Was aber wäre, wenn diese Aufnahmen lediglich ein Fake
gewesen wären? Die Vermutung liegt nahe, denn schließlich wurden
die Bilder über das Fernsehen gesendet, da kann man misstrauisch
werden. Immerhin ist Fake selbst die Wirklichkeit des Fernsehens, folgt
man den Ausführungen Claudia Gerhards.
Schon befindet man sich in einer Debatte darüber, was eigentlich
die Wirklichkeit ist, sein sollte, oder was diese im Fernsehen ausmacht.

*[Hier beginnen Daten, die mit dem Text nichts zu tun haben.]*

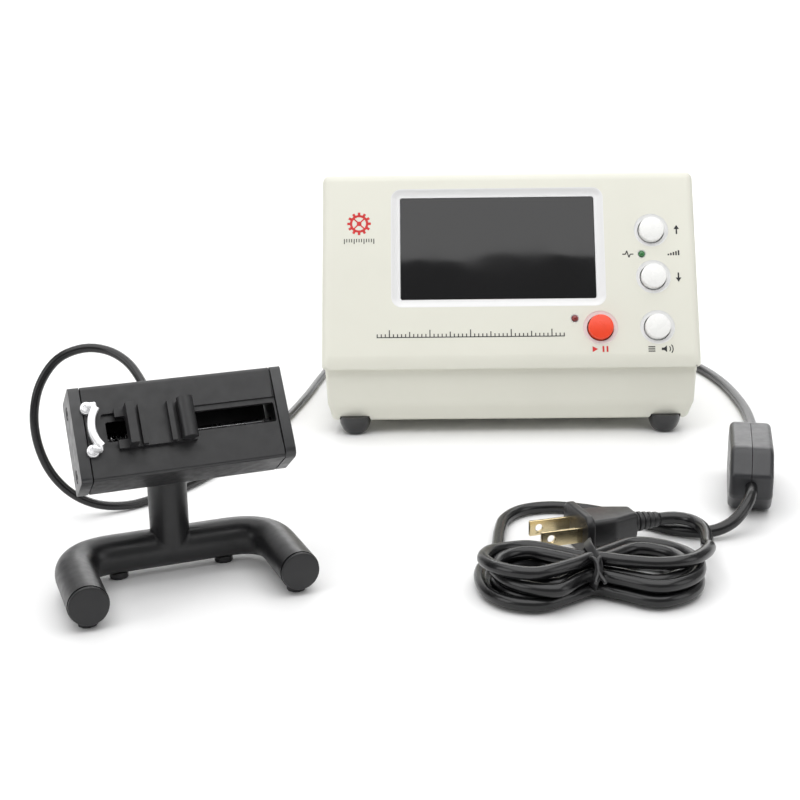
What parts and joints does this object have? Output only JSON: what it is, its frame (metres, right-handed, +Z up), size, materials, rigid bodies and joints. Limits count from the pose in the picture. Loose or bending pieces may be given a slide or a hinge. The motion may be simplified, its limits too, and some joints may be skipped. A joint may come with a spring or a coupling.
{
  "type": "timegrapher",
  "caption": "Watch timing machine: sloping console with display and push buttons, swivelling microphone stand with a sliding watch clamp, microphone cable and mains lead with switch and plug.",
  "frame": {"origin": "centre of the footprint of the console and the microphone stand, without the free cords, on the table they stand on", "axes": "+X to the user's right, the front panel faces -Y, +Z up"},
  "size_m": [0.3394, 0.3879, 0.1273],
  "materials": {
    "case_shell": "satin ivory moulding",
    "black_rubber": "black rubber",
    "screw_steel": "plain",
    "window": "glossy tinted window",
    "display": "grey module frame",
    "white_button": "satin white",
    "red_button": "satin orange red",
    "green_lamp": "clear tinted",
    "red_lamp": "clear tinted",
    "circuit_board": "green solder mask",
    "transformer": "laminated core",
    "speaker": "black",
    "socket": "plated",
    "tube_paint": "satin black",
    "anodised": "black anodised",
    "cap_screws": "black oxide",
    "contact": "bright plated",
    "piezo": "plain",
    "cord_jacket": "glossy black",
    "plug_moulding": "black moulding",
    "switch_moulding": "dark grey moulding",
    "blade_brass": "bright"
  },
  "bodies": {
    "root": {"case_cover": "case_shell", "case_base": "case_shell", "foot_front_left": "black_rubber", "foot_front_right": "black_rubber", "foot_rear_left": "black_rubber", "foot_rear_right": "black_rubber", "case_screw_1": "screw_steel", "case_screw_2": "screw_steel", "case_screw_3": "screw_steel", "case_screw_4": "screw_steel", "screen_window": "window", "display_module": "display", "signal_lamp": "green_lamp", "run_lamp": "red_lamp", "button_board": "circuit_board", "main_board": "circuit_board", "mains_transformer": "transformer", "speaker": "speaker", "mains_strain_relief": "black_rubber", "microphone_socket": "socket", "stand_tube": "tube_paint", "tube_cap_left": "black_rubber", "stand_pad_front_left": "black_rubber", "stand_pad_rear_left": "black_rubber", "tube_cap_right": "black_rubber", "stand_pad_front_right": "black_rubber", "stand_pad_rear_right": "black_rubber", "cable_boot": "black_rubber", "microphone_plug": "plug_moulding", "microphone_cable": "cord_jacket", "mains_lead_upper": "cord_jacket", "mains_lead_lower": "cord_jacket", "mains_lead_end": "cord_jacket", "mains_lead_bundle": "cord_jacket", "switch_shell_back": "switch_moulding", "switch_shell_front": "switch_moulding", "switch_screw_1": "screw_steel", "switch_screw_2": "screw_steel", "plug_body": "plug_moulding", "plug_blade_near": "blade_brass", "plug_blade_far": "blade_brass"},
    "swivel": {"swivel_knuckle": "anodised"},
    "head": {"head_housing": "anodised", "tilt_pin": "screw_steel", "end_cap_left": "anodised", "end_cap_right": "anodised", "cap_screw_left_1": "cap_screws", "cap_screw_left_2": "cap_screws", "cap_screw_right_1": "cap_screws", "cap_screw_right_2": "cap_screws", "crown_contact": "contact", "guide_rod": "screw_steel", "slider_spring": "screw_steel", "piezo_disc": "piezo"},
    "slider": {"clamp_slider": "anodised"},
    "value_up": {"button_value_up": "white_button"},
    "value_down": {"button_value_down": "white_button"},
    "start_stop": {"button_start_stop": "red_button"},
    "menu": {"button_menu": "white_button"},
    "rocker": {"switch_rocker": "switch_moulding"}
  },
  "joints": [
    {"name": "head_swivel", "type": "hinge", "parent": "root", "child": "swivel", "pos_m": [-0.09986, -0.1207, 0.04], "axis": [0, 0, 1], "range_deg": [-45, 45]},
    {"name": "head_tilt", "type": "hinge", "parent": "swivel", "child": "head", "pos_m": [-0.10101, -0.11792, 0.048], "axis": [-0.9239, -0.3827, 0], "range_deg": [-15, 57]},
    {"name": "clamp_slide", "type": "slide", "parent": "head", "child": "slider", "axis": [0.9239, 0.3827, 0], "range_m": [0, 0.03], "stiffness_N_per_m": 60, "springref_m": -0.01},
    {"name": "value_up_press", "type": "slide", "parent": "root", "child": "value_up", "axis": [0, 0.8903, -0.4553], "range_m": [0, 0.0015], "stiffness_N_per_m": 700, "springref_m": -0.0005},
    {"name": "value_down_press", "type": "slide", "parent": "root", "child": "value_down", "axis": [0, 0.8903, -0.4553], "range_m": [0, 0.0015], "stiffness_N_per_m": 700, "springref_m": -0.0005},
    {"name": "start_stop_press", "type": "slide", "parent": "root", "child": "start_stop", "axis": [0, 0.8903, -0.4553], "range_m": [0, 0.0015], "stiffness_N_per_m": 700, "springref_m": -0.0005},
    {"name": "menu_press", "type": "slide", "parent": "root", "child": "menu", "axis": [0, 0.8903, -0.4553], "range_m": [0, 0.0015], "stiffness_N_per_m": 700, "springref_m": -0.0005},
    {"name": "rocker_tip", "type": "hinge", "parent": "root", "child": "rocker", "pos_m": [0.14291, -0.04354, 0.0142], "axis": [0, 0, 1], "range_deg": [0, 16]}
  ]
}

Natürlich übt man für den Fernsehauftritt. Man wird geschult,
trainiert Aus- und Körpersprache. Man lernt eine strenge Selbstdisziplin,
um dass, was man sagen möchte deutlicher zum Ausdruck bringen zu
können. Selbst kurze Momente des Überlegens werden vor der Kamera
geschult eingesetzt. Gerhards führt ein signifikantes Moment in diese
Wahrheiten des Fernsehens ein: sie demonstriert anhand des Skandals um
die Ratesendung „twenty one“, dass hier schließlich
alles gestellt war, damit es echt wirkte und wirken konnte. Da liegt die
Vermutung nahe, dass das Fernsehen vielleicht doch ein anderes Medium
ist, als es uns beim ritualisierten täglichen Betrachten der Fernsehnachrichten
erscheinen möchte: ein Medium der Aufarbeitung, der Interpretation,
des Zusammenschnitts, besorgt um die sinnvolle und Zielgruppenorientierte
Komponente des verständlich Vertrauensvollen. Mithin also ist das
Medium selbst stets etwas anderes als die reine Abbildung einer Wahrheit,
da es immer schon einer Intention folgt. Erst, wenn Intention und Abbildung
mit einem Moment des scheinbar Authentischen gekoppelt werden, können
Bilder entstehen, wie die der Polizisten, die ihr wehrloses Opfer zusammenschlagen.
Die Anwesenheit des Kameramannes ersetzte nicht nur die Recherche, sie
brachte vor allem das zum Ausdruck, was bis dahin lediglich als geheime
Wahrheit über die normale Arbeit der Polizei in den Ghettos amerikanischer
Großstädte kursierte. Der Skandal dieser Bilder besteht in
erster Linie darin, dass er sich dem Obszönen, des geheimen aber
dennoch allgemein bekannten Wissens frontal nähert und dieses selbst
thematisiert. Man hatte es schon immer gewusst, aber nun wird man mit
diesem Wissen direkt konfrontiert. Insgeheim hat man diese Bilder schon
lange erwartet, nur so lässt sich erklären, dass sie eine solche
Eruption der Gewalt freisetzen konnten.
Wie im Fall von Abu Ghraib stellte sich hier die Frage
danach nicht mehr, ob die Bilder real oder gestellt waren. Ein Fake wäre
hier als Wahrheit verstanden worden und hätte die selben Reaktionen
gezeitigt, da man auf einen Bericht wie diesen schon lange gewartet hatte.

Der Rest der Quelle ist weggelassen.